To have a body as symmetrical as possible is an ideal because a symmetrical body is a balanced body that works more effortlessly and precisely, whatever the activities involved. 

Exercise programs and sports activities can also be asymmetrical.

For example, a tennis player uses one hand predominantly. Same with a baseball pitcher who throws only with one arm and never with the other. These types of one-sided activities develop strength and coordination in the muscles of the dominant side, however the non-dominant side is underused. Over years of one-sided movement patterns, the body develops compensations which often lead to injuries.

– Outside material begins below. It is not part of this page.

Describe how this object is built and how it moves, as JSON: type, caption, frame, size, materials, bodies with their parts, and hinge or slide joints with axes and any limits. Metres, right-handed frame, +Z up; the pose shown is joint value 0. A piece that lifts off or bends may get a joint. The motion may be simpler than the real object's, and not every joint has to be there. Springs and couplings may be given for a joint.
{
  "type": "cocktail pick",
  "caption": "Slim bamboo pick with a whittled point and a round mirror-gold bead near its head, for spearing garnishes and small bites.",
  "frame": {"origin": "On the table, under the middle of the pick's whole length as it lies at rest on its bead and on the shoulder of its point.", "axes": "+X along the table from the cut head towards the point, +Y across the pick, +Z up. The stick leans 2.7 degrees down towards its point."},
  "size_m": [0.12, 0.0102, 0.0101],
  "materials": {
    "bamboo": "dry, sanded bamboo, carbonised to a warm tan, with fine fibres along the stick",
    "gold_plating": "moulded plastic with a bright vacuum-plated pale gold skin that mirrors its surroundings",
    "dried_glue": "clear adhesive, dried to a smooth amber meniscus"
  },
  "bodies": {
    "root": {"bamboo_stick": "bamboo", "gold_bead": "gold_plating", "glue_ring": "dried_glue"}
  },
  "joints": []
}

Examples can be found in gyms. A young man may favor bench press and bicep curls, to grow his chest and arms. He may wear baggy pants to conceal skinny legs that seem out of place compared to his well-developed upper body. His exercises of choice, bench press and curls work only horizontal pushing and vertical pulling movements, respectively. He could improve his program and add more symmetry by incorporating horizontal pulling such as rows and some vertical pushing such as military press, and add squats to better develop his legs. 

One of the advantages of kettlebell training is the emphasis on unilateral training, working one side of the body at a time.

If you are Right handed, you may find that doing Right hand swings is easier than Left hand swings. With time and practice, you will improve the coordination and strength of the non-dominant hand so it becomes more symmetrical to the dominant side. Since kettlebell training is movement-pattern based, you will work in more than one plane of motion, a balanced mix of pushing, pulling, squatting, lunging, hip-hinging, rotating, vertical and horizontal movements. Kettlebell training encourages a balanced, symmetrical development of the body as a whole.

Feel healthy, move better, and balance your workouts to create more symmetry in your body and in your life.